Color doesn't simply look nice. It speaks
to the subconscious, evoking meanings, feelings, and moods. It
persuades or discourages,
influencing buying behavior. Different people actually have different
physiologic responses to different colors. And 46 percent determine
a site's credibility based on the visual design's overall appeal.
Evaluate
each of your pages first in grayscale, then in black and
white. Make sure the site's design and layout holds under
this manipulation. Looking at the design in full color, emotions
may take over and influence how you feel about it. Color should
enhance the site's experience. But because people perceive color
in different ways, it cannot define the experience.
See It in
Shades of Gray
Gray is a neutral color; neither subject nor object, inner nor
outer, tension nor relaxation. Gray feels as though it's
not colored, a demilitarized zone free from stimulus. Gray
communicates an element of noninvolvement or concealment.
It's a color that remains uncommitted and uninvolved.
At least
10 percent of your audience has some form of vision impairment
that makes it difficult to see a Web site as intended. There's
partial color blindness, in which some color perception is affected
(the most common is red-green). There's total color blindness
(pretty rare). And there are those who are partially blind. Even
these visitors can enjoy a grayscale design. Without grayscale,
they might not be motivated to click through your site. Ten percent
is a large number!
Color Only After Grayscale
After approving a grayscale design, choose a color that fits
the emotion of your site. Each individual color expresses
its own feeling:
Blue. This is the color of calmness, repose,
and unity, symbolically of sky and ocean. Looking at blue relaxes
the central nervous
system. Blood pressure, pulse rate, and respiration rate go down,
allowing the body's regenerative systems to work on healing.
When folks are ill, the physiologic need for blue actually increases.
Blue is physiologically associated with tranquility. It's psychologically
associated with contentment, gratification, and peacefulness.
Green. Beyond it's symbolic associations with nature and growth,
green is the color of elastic tension, often associated with
the desire for improved conditions: the search for better
health, a useful life, social reform. It expresses the will
in operation, firmness, constancy, and persistence. Those
who possess or wish to possess high levels of self-esteem
respond strongly to it. Green is associated with many forms
and degrees of control.
Red. Physiologically, red makes blood pressure, pulse rates,
and respiration rates go up. It's an energy-expending color.
Red is associated with vitality, activity, desire, appetite,
and craving. Symbolically, red is blood, conquest, masculinity,
the flame of the human spirit. It's the impulse toward active
doing, sport, struggle, competition, eroticism, and enterprising
productivity. Red is impact or force of will, distinct from
green's elasticity of will.
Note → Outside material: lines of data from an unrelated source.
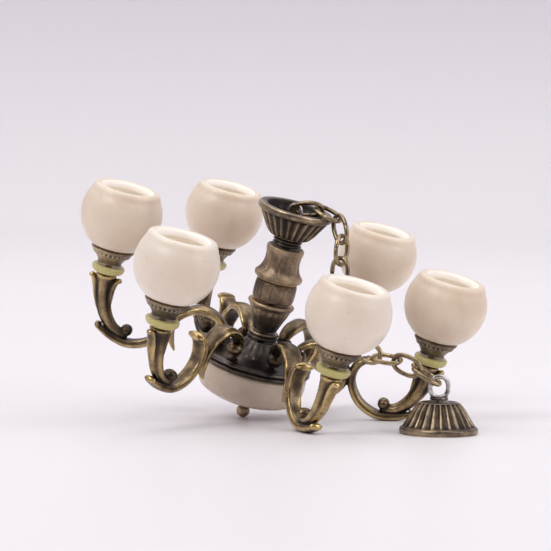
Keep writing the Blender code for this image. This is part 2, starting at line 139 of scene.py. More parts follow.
# Softboxes, in metres: place, size, power and colour. They face the middle of the object.
AIM = (0, 0, 0.02)
SOFTBOXES = {
    "key": ((-0.8, -0.9, 1.1), (0.9, 0.9), 11.0, (1, 0.985, 0.97)),
    "fill": ((1.0, -0.6, 0.6), (0.8, 0.8), 5.0, (0.96, 0.97, 1)),
    "top": ((0.0, 0.3, 1.3), (1.4, 1.4), 6.4, (1, 1, 1)),
}
WORLD_COLOUR, WORLD_STRENGTH = (0.95, 0.93, 0.97, 1), 0.73


# ---- where things are in the frame


def node_points(name):
    """The vertices of a CAD node, in metres."""
    mesh = bpy.data.objects[name].data
    points = np.empty(len(mesh.vertices) * 3)
    mesh.vertices.foreach_get("co", points)
    return points.reshape(-1, 3)


def column_matrix():
    """Upright chandelier, in metres, to the frame: from the rod's ends, the finial and a globe."""
    rod = node_points("centre_rod")
    along = rod.mean(axis=0) - node_points("finial").mean(axis=0)
    order = (rod - rod.mean(axis=0)) @ along
    low = rod[order < 0].mean(axis=0)
    high = rod[order > 0].mean(axis=0)
    axis = Vector(high - low).normalized()
    foot = Vector(low) - axis * ROD_BOTTOM * MM
    out = Vector(node_points("globe_right").mean(axis=0)) - foot
    ahead = (out - axis * out.dot(axis)).normalized()
    turn = Matrix((ahead, axis.cross(ahead), axis)).transposed().to_4x4()
    return Matrix.Translation(foot) @ turn


def link_matrix(name):
    """Centre and axes of a chain link: X along it, Y square to its face."""
    points = node_points(name)
    centre = points.mean(axis=0)
    _, _, axes = np.linalg.svd(points - centre, full_matrices=False)
    along, across = Vector(axes[0]), Vector(axes[1])
    turn = Matrix((along, across.cross(along), across)).transposed().to_4x4()
    return Matrix.Translation(centre) @ turn


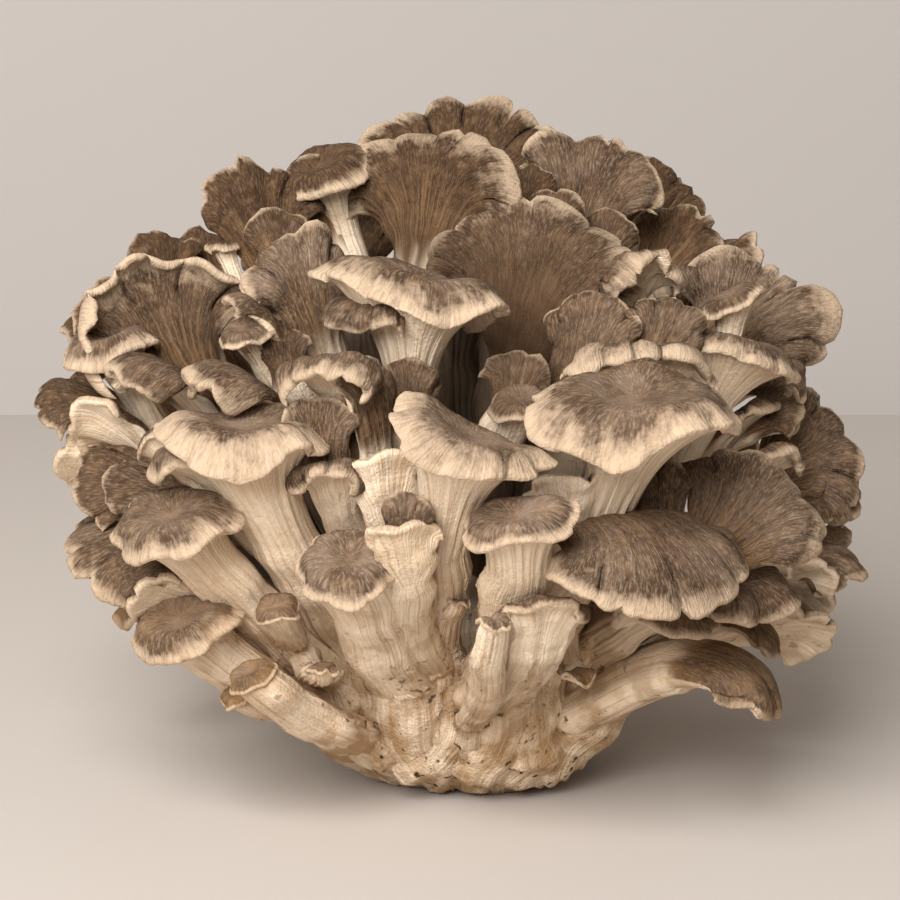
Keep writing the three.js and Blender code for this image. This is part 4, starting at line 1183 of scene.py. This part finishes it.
def add_lights(scene, stage):
    lamp = bpy.data.lights.new("key", "AREA")
    lamp.energy, lamp.size = stage.key_power, KEY_SIZE
    key = bpy.data.objects.new("key", lamp)
    key.location = KEY_PLACE
    aim(key, KEY_TARGET)
    scene.collection.objects.link(key)
    world = bpy.data.worlds.new("studio")
    scene.world = world
    world.use_nodes = True
    background = world.node_tree.nodes["Background"]
    background.inputs["Color"].default_value = FILL_COLOUR
    background.inputs["Strength"].default_value = stage.fill


def add_camera(scene):
    """A long lens a little above the cluster, straight in front of it."""
    rise = math.radians(CAMERA_RISE)
    back = Vector((0, -math.cos(rise), math.sin(rise)))
    lens = bpy.data.cameras.new("camera")
    lens.sensor_width = SENSOR
    lens.lens = SENSOR * CAMERA_DISTANCE / VIEW_WIDTH
    lens.clip_end = 50
    camera = bpy.data.objects.new("camera", lens)
    camera.location = Vector(CAMERA_TARGET) + CAMERA_DISTANCE * back
    aim(camera, CAMERA_TARGET)
    scene.collection.objects.link(camera)
    scene.camera = camera


class MAITAKE_PT_panel(bpy.types.Panel):
    """Lists the steps that grow the cluster"""

    bl_label, bl_category = "Maitake cluster", "Maitake"
    bl_space_type, bl_region_type = "VIEW_3D", "UI"

    def draw(self, context):
        for settings in ("maitake_shape", "maitake_finish", "maitake_stage"):
            group = getattr(context.scene, settings)
            box = self.layout.box()
            for name in group.__annotations__:
                box.prop(group, name)
        for step in STEPS:
            self.layout.operator(step.bl_idname)


SETTINGS = {
    "maitake_shape": MaitakeShape, "maitake_finish": MaitakeFinish, "maitake_stage": MaitakeStage,
}
STEPS = [
    MAITAKE_OT_trunk, MAITAKE_OT_crown, MAITAKE_OT_front, MAITAKE_OT_right,
    MAITAKE_OT_left, MAITAKE_OT_foot, MAITAKE_OT_back, MAITAKE_OT_stage,
]


def register():
    for cls in [*SETTINGS.values(), *STEPS, MAITAKE_PT_panel]:
        bpy.utils.register_class(cls)
    for name, cls in SETTINGS.items():
        setattr(bpy.types.Scene, name, bpy.props.PointerProperty(type=cls))


def unregister():
    for name in SETTINGS:
        delattr(bpy.types.Scene, name)
    for cls in [MAITAKE_PT_panel, *reversed(STEPS), *SETTINGS.values()]:
        bpy.utils.unregister_class(cls)


def main():
    register()
    for step in STEPS:
        family, name = step.bl_idname.split(".")
        getattr(getattr(bpy.ops, family), name)()


if __name__ == "__main__":
    main()
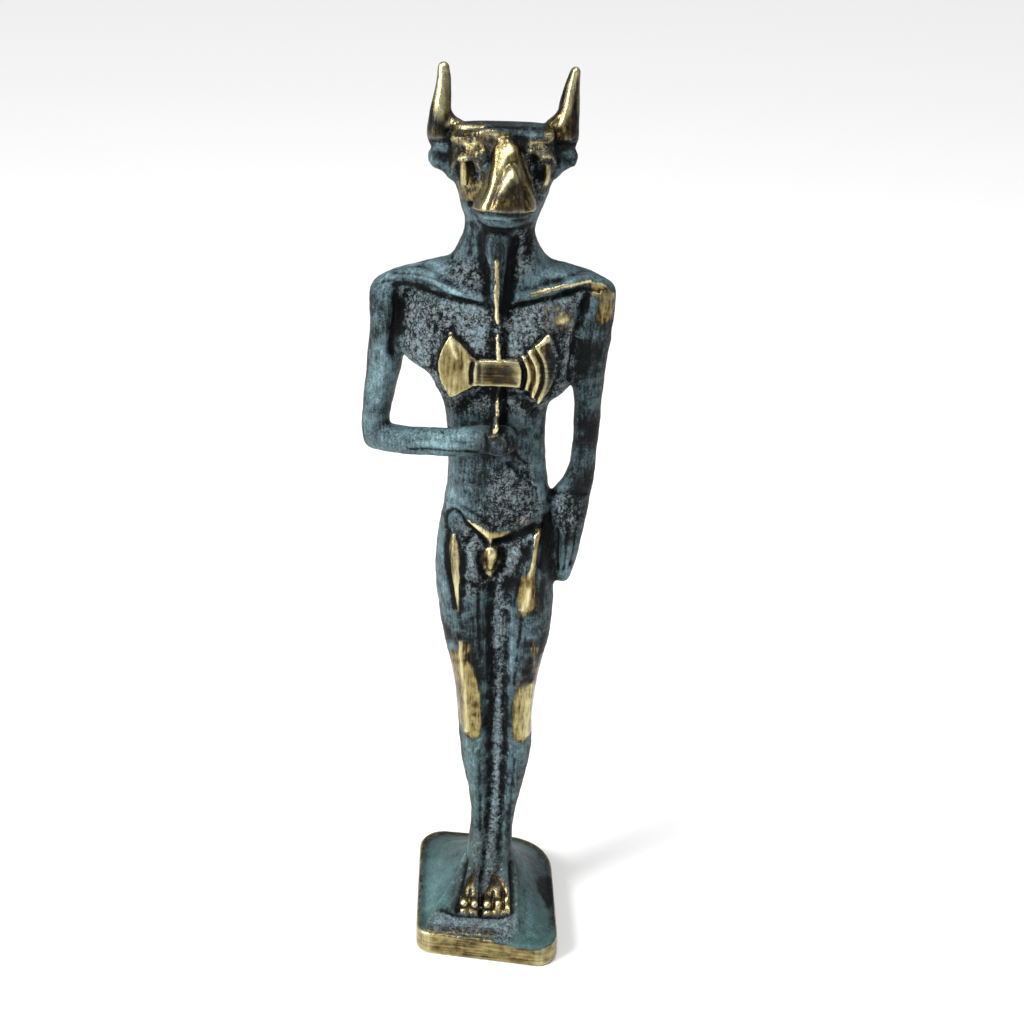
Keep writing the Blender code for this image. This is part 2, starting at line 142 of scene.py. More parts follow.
LEFT_LEG = [
    (4, 2, 5.9, -4.4, 4.2),
    (8, 2.2, 5.2, -4, 3.7),
    (12.6, 2.4, 4.9, -3.5, 3.6),
    (17.4, 2.4, 5.2, -3.5, 4.2),
    (22, 2.5, 5.9, -3.8, 4.8),
    (26, 2.6, 6.8, -4.1, 5.2),
    (32, 2.6, 7.9, -4.7, 5.3),
    (37, 2.6, 8.3, -5.2, 5),
    (43, 2.6, 8.1, -6, 4.5),
    (48, 2.5, 8.5, -6.3, 4.2),
    (53, 2.4, 9.2, -6.4, 4.3),
    (58, 2.3, 10.3, -6.2, 4.8),
    (63, 2.2, 11.2, -6.2, 5.8),
    (69, 2, 11.4, -6.3, 6.6),
    (75, 1.8, 11.2, -6.3, 7.2),
    (81, 1.5, 10.6, -5.9, 7),
    (85, 1.2, 9.9, -5.3, 6.4),
    (90, 1, 9.1, -4.4, 5.4),
]

# Limbs: x, y, height, half the width and half the depth along a path
RIGHT_SHOULDER = [
    (-5, 0.8, 131, 2.8, 4.6),
    (-11.6, 0.5, 129.5, 2.8, 4),
    (-16.6, 0.2, 128.1, 2.9, 3.6),
    (-19.3, 0, 126.9, 2.9, 3.3),
]
LEFT_SHOULDER = [
    (5, 0.8, 130.6, 2.8, 4.6),
    (9.8, 0.5, 129.7, 2.9, 4),
    (14, 0.2, 128.7, 2.9, 3.6),
    (17.3, 0, 127.3, 2.9, 3.3),
]
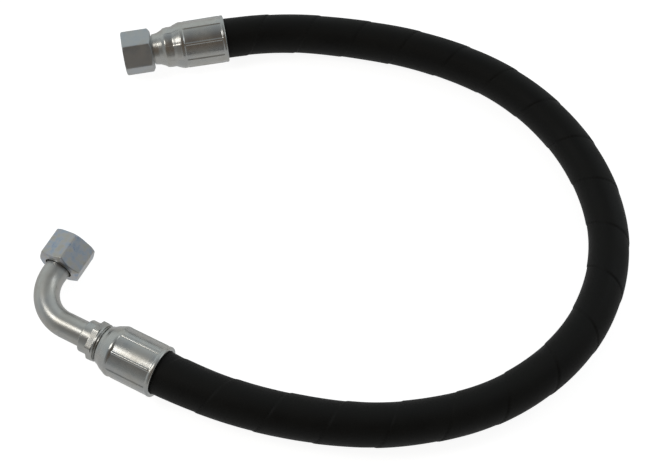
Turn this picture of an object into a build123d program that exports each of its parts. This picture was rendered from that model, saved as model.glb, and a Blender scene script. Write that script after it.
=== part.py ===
"""Hydraulic hose assembly, -12 (3/4 in) size, with two 37 degree female swivel ends.

End A is a straight fitting and end B a swept 90 degree tube elbow. Millimetres, +Z up.
The origin is the centre of port A's mouth, and -X is the way an adapter leaves port A.
Both fitting axes lie in the plane Z = 0, and the assembly lies on Z = -FERRULE_R.

Local frames: a port's pieces are drawn along X from the nut's mouth at x = 0 inwards.
End B's stem is drawn along X from the elbow's corner, where its two axes cross,
towards the hose, with the port's axis along +Y.
"""
from build123d import *
from math import cos, pi, radians, tan
import os

# Hose, from the bore outwards
HOSE_BORE_R = 9.525
TUBE_WALL = 1.9
SPIRAL_COUNT = 4
SPIRAL_WIRE = 0.5
INSULATION = 0.2
LAYER_GAP = 0.02
HOSE_R = 16.2

# Route of the exposed hose, from ferrule A's mouth to ferrule B's mouth. Its end runs
# lie on the ferrules' axes, and between them it settles onto its own cover.
ROUTE = [
    (84.0, 0.0, 0.0),
    (114.0, 0.0, 0.0),
    (168.0, -10.0, -2.9),
    (243.0, -41.0, -2.9),
    (305.0, -91.0, -2.9),
    (340.0, -164.0, -2.9),
    (340.0, -244.0, -2.9),
    (298.0, -312.0, -2.9),
    (227.0, -350.0, -2.9),
    (150.0, -353.0, -2.9),
    (88.0, -336.0, -2.9),
    (26.9, -307.5, 0.0),
    (-4.5, -282.8, 0.0),
]
ARC_SHARE = 0.45

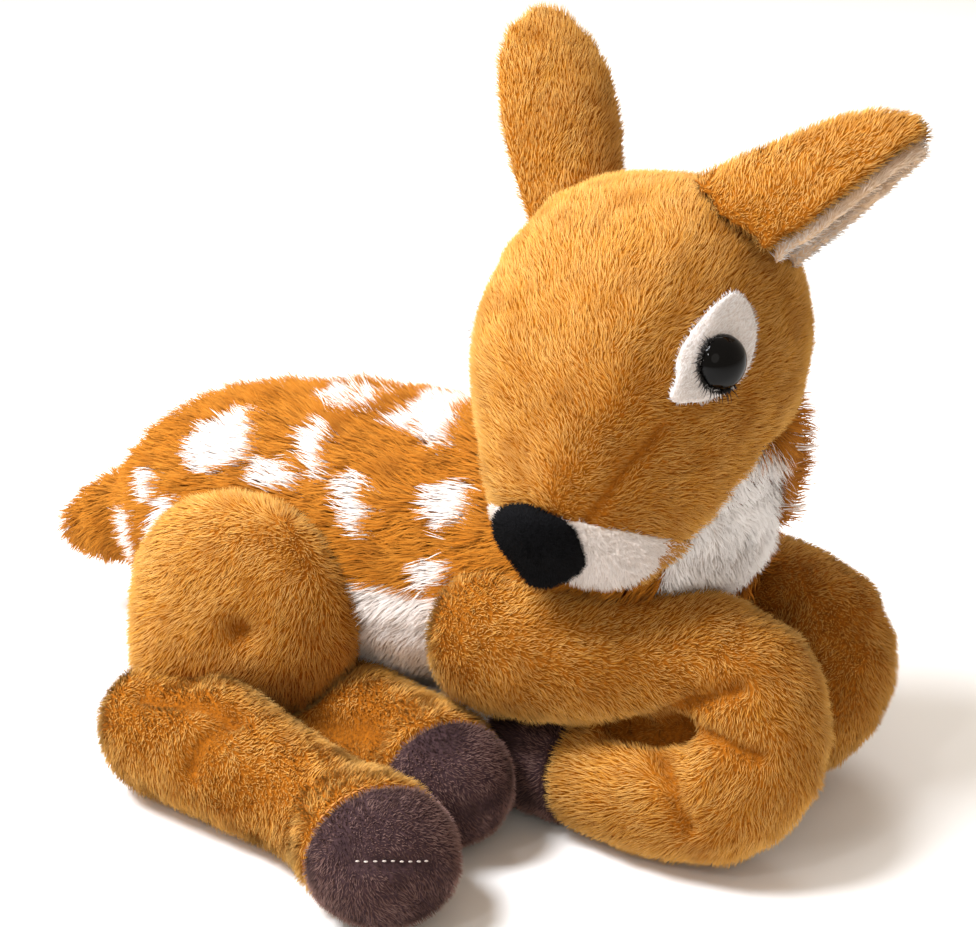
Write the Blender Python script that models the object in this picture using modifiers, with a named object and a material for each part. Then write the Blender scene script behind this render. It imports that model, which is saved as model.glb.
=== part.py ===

The person who favors red wants
his own activities to bring him intense experiences and full
living.
Black. Black represents the absolute boundary beyond which
life ceases. It expresses the idea of nothingness, extinction.
Black is the "no" to white's "yes." White
and black are the two extremes, the beginning and the end.
With its strong associations of renunciation, surrender,
and relinquishment, black is often seen as a negative color.
But it can emphasize and enforce the characteristics of the
color it surrounds.
Does It Fit Your Message?
Colors embody emotions. They must facilitate the message the
site sends. Make sure the Web site's persuasive objectives can
be conveyed in grayscale and the site doesn't rely on color alone
to communicate meaning.
Color can enhance the message, but should
not be the message. Know what the design should tell your visitors.
Only once the
message is articulated in design should color be allowed to improve
the message.
Every pixel and word on your Web site should be carefully
thought out. Color is too important a variable in the persuasion
process
to take lightly. Color your site persuasively.